> _WHAT YOU SHOULD DO_
Can you write out the whole listing exactly?

◆ ◆ ◆ ◆ ◆

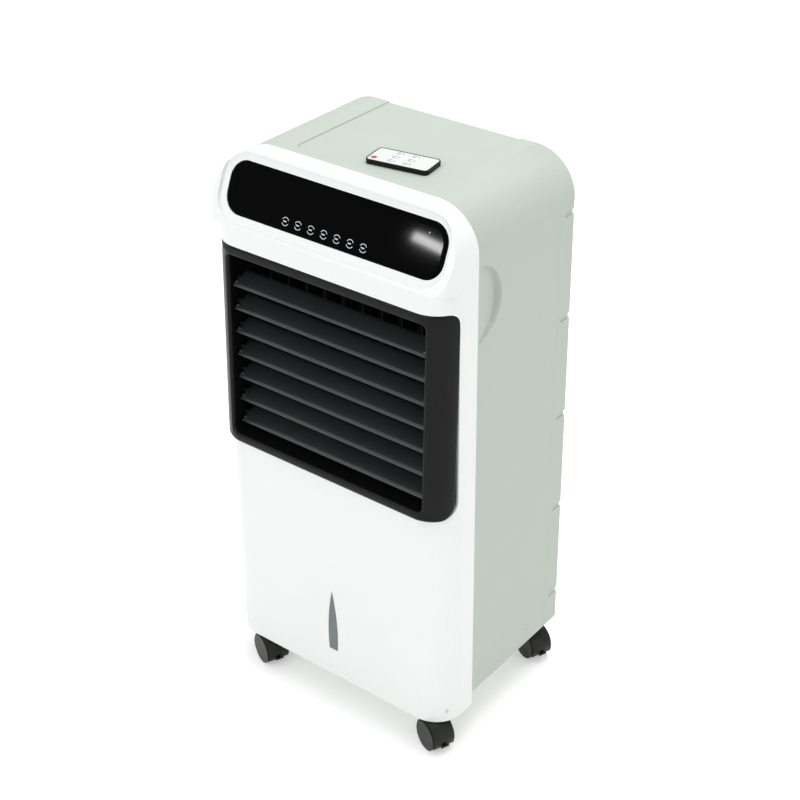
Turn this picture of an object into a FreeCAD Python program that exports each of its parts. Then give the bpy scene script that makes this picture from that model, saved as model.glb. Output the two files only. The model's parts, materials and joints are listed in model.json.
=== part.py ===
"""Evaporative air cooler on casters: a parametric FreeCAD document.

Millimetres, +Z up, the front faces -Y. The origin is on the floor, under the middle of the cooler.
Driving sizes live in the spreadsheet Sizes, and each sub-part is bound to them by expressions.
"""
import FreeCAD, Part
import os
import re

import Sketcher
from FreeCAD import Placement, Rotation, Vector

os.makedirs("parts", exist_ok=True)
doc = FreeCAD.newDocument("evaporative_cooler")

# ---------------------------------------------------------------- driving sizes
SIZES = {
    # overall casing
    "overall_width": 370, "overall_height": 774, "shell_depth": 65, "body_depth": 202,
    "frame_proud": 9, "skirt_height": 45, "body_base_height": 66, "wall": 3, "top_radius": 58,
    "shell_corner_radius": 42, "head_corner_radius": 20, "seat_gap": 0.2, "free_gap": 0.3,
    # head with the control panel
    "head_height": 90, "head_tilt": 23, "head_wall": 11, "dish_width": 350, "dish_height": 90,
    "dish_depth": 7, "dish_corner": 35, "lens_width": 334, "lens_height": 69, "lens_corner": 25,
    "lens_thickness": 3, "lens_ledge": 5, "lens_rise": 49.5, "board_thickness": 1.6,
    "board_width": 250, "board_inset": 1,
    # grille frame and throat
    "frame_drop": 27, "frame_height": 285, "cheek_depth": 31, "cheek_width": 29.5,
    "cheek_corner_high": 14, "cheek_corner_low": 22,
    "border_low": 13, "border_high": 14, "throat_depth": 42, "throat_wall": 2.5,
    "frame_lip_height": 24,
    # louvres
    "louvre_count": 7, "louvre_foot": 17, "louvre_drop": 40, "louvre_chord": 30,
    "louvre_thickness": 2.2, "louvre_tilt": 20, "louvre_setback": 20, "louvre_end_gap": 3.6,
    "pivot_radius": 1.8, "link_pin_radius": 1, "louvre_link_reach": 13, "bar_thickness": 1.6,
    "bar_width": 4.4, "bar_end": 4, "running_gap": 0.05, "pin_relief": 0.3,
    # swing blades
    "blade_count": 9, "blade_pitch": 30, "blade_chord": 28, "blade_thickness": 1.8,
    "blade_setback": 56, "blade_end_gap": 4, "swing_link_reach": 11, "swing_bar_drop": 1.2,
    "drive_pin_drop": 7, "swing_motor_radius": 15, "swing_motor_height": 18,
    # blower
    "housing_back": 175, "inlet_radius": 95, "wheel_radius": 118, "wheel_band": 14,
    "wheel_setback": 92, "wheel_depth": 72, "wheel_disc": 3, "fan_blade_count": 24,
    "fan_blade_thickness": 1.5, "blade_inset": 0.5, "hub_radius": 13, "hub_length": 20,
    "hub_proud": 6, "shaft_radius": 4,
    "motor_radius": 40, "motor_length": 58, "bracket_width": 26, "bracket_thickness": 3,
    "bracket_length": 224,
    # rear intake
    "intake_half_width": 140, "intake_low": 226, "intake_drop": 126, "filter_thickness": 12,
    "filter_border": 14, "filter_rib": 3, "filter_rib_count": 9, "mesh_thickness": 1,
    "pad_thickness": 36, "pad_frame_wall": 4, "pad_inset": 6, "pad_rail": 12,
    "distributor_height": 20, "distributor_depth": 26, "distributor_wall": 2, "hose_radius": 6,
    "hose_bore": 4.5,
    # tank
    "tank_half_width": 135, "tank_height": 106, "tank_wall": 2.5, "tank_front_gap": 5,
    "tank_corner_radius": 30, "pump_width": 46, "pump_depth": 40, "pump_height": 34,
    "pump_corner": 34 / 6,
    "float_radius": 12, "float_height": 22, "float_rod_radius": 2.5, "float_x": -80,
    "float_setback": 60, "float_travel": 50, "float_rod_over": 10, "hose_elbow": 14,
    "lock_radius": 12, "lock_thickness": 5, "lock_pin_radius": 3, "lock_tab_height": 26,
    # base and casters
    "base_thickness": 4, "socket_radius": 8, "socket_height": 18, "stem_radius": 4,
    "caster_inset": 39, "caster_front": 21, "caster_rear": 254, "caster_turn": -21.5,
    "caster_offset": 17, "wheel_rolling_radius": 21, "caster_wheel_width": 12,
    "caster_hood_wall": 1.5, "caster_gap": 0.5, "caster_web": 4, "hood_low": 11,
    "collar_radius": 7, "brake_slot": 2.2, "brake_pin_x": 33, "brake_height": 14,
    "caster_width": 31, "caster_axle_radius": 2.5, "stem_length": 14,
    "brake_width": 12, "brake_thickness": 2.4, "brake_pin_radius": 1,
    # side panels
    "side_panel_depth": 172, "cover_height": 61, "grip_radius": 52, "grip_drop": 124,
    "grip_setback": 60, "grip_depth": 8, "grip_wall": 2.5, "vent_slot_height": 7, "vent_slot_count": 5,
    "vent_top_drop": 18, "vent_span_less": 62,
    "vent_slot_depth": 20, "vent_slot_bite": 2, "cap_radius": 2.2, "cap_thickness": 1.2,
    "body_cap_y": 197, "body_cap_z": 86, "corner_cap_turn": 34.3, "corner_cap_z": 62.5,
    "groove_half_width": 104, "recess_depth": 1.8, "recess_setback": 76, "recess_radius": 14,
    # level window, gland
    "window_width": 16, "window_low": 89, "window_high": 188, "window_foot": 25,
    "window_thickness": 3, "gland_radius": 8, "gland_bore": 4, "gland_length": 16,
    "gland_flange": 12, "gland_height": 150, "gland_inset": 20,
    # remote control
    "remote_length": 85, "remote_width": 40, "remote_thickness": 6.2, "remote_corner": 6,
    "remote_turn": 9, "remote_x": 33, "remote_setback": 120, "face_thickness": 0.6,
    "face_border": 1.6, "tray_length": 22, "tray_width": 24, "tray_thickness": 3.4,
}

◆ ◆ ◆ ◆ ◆

> _EXPECTED ANSWER_
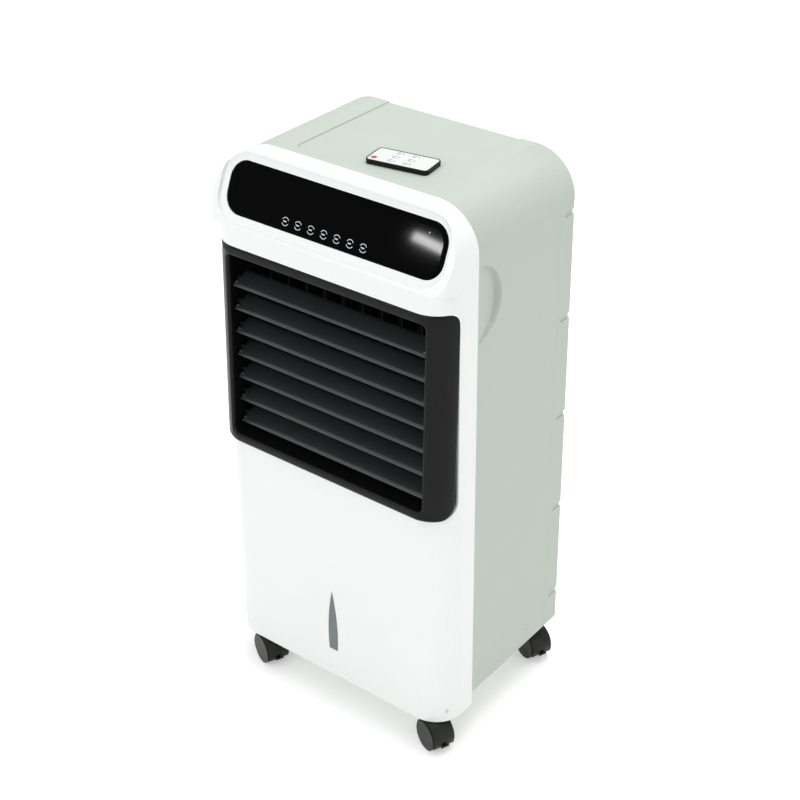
Turn this picture of an object into a FreeCAD Python program that exports each of its parts. Then give the bpy scene script that makes this picture from that model, saved as model.glb. Output the two files only. The model's parts, materials and joints are listed in model.json.
=== part.py ===
"""Evaporative air cooler on casters: a parametric FreeCAD document.

Millimetres, +Z up, the front faces -Y. The origin is on the floor, under the middle of the cooler.
Driving sizes live in the spreadsheet Sizes, and each sub-part is bound to them by expressions.
"""
import FreeCAD, Part
import os
import re

import Sketcher
from FreeCAD import Placement, Rotation, Vector

os.makedirs("parts", exist_ok=True)
doc = FreeCAD.newDocument("evaporative_cooler")

# ---------------------------------------------------------------- driving sizes
SIZES = {
    # overall casing
    "overall_width": 370, "overall_height": 774, "shell_depth": 65, "body_depth": 202,
    "frame_proud": 9, "skirt_height": 45, "body_base_height": 66, "wall": 3, "top_radius": 58,
    "shell_corner_radius": 42, "head_corner_radius": 20, "seat_gap": 0.2, "free_gap": 0.3,
    # head with the control panel
    "head_height": 90, "head_tilt": 23, "head_wall": 11, "dish_width": 350, "dish_height": 90,
    "dish_depth": 7, "dish_corner": 35, "lens_width": 334, "lens_height": 69, "lens_corner": 25,
    "lens_thickness": 3, "lens_ledge": 5, "lens_rise": 49.5, "board_thickness": 1.6,
    "board_width": 250, "board_inset": 1,
    # grille frame and throat
    "frame_drop": 27, "frame_height": 285, "cheek_depth": 31, "cheek_width": 29.5,
    "cheek_corner_high": 14, "cheek_corner_low": 22,
    "border_low": 13, "border_high": 14, "throat_depth": 42, "throat_wall": 2.5,
    "frame_lip_height": 24,
    # louvres
    "louvre_count": 7, "louvre_foot": 17, "louvre_drop": 40, "louvre_chord": 30,
    "louvre_thickness": 2.2, "louvre_tilt": 20, "louvre_setback": 20, "louvre_end_gap": 3.6,
    "pivot_radius": 1.8, "link_pin_radius": 1, "louvre_link_reach": 13, "bar_thickness": 1.6,
    "bar_width": 4.4, "bar_end": 4, "running_gap": 0.05, "pin_relief": 0.3,
    # swing blades
    "blade_count": 9, "blade_pitch": 30, "blade_chord": 28, "blade_thickness": 1.8,
    "blade_setback": 56, "blade_end_gap": 4, "swing_link_reach": 11, "swing_bar_drop": 1.2,
    "drive_pin_drop": 7, "swing_motor_radius": 15, "swing_motor_height": 18,
    # blower
    "housing_back": 175, "inlet_radius": 95, "wheel_radius": 118, "wheel_band": 14,
    "wheel_setback": 92, "wheel_depth": 72, "wheel_disc": 3, "fan_blade_count": 24,
    "fan_blade_thickness": 1.5, "blade_inset": 0.5, "hub_radius": 13, "hub_length": 20,
    "hub_proud": 6, "shaft_radius": 4,
    "motor_radius": 40, "motor_length": 58, "bracket_width": 26, "bracket_thickness": 3,
    "bracket_length": 224,
    # rear intake
    "intake_half_width": 140, "intake_low": 226, "intake_drop": 126, "filter_thickness": 12,
    "filter_border": 14, "filter_rib": 3, "filter_rib_count": 9, "mesh_thickness": 1,
    "pad_thickness": 36, "pad_frame_wall": 4, "pad_inset": 6, "pad_rail": 12,
    "distributor_height": 20, "distributor_depth": 26, "distributor_wall": 2, "hose_radius": 6,
    "hose_bore": 4.5,
    # tank
    "tank_half_width": 135, "tank_height": 106, "tank_wall": 2.5, "tank_front_gap": 5,
    "tank_corner_radius": 30, "pump_width": 46, "pump_depth": 40, "pump_height": 34,
    "pump_corner": 34 / 6,
    "float_radius": 12, "float_height": 22, "float_rod_radius": 2.5, "float_x": -80,
    "float_setback": 60, "float_travel": 50, "float_rod_over": 10, "hose_elbow": 14,
    "lock_radius": 12, "lock_thickness": 5, "lock_pin_radius": 3, "lock_tab_height": 26,
    # base and casters
    "base_thickness": 4, "socket_radius": 8, "socket_height": 18, "stem_radius": 4,
    "caster_inset": 39, "caster_front": 21, "caster_rear": 254, "caster_turn": -21.5,
    "caster_offset": 17, "wheel_rolling_radius": 21, "caster_wheel_width": 12,
    "caster_hood_wall": 1.5, "caster_gap": 0.5, "caster_web": 4, "hood_low": 11,
    "collar_radius": 7, "brake_slot": 2.2, "brake_pin_x": 33, "brake_height": 14,
    "caster_width": 31, "caster_axle_radius": 2.5, "stem_length": 14,
    "brake_width": 12, "brake_thickness": 2.4, "brake_pin_radius": 1,
    # side panels
    "side_panel_depth": 172, "cover_height": 61, "grip_radius": 52, "grip_drop": 124,
    "grip_setback": 60, "grip_depth": 8, "grip_wall": 2.5, "vent_slot_height": 7, "vent_slot_count": 5,
    "vent_top_drop": 18, "vent_span_less": 62,
    "vent_slot_depth": 20, "vent_slot_bite": 2, "cap_radius": 2.2, "cap_thickness": 1.2,
    "body_cap_y": 197, "body_cap_z": 86, "corner_cap_turn": 34.3, "corner_cap_z": 62.5,
    "groove_half_width": 104, "recess_depth": 1.8, "recess_setback": 76, "recess_radius": 14,
    # level window, gland
    "window_width": 16, "window_low": 89, "window_high": 188, "window_foot": 25,
    "window_thickness": 3, "gland_radius": 8, "gland_bore": 4, "gland_length": 16,
    "gland_flange": 12, "gland_height": 150, "gland_inset": 20,
    # remote control
    "remote_length": 85, "remote_width": 40, "remote_thickness": 6.2, "remote_corner": 6,
    "remote_turn": 9, "remote_x": 33, "remote_setback": 120, "face_thickness": 0.6,
    "face_border": 1.6, "tray_length": 22, "tray_width": 24, "tray_thickness": 3.4,
}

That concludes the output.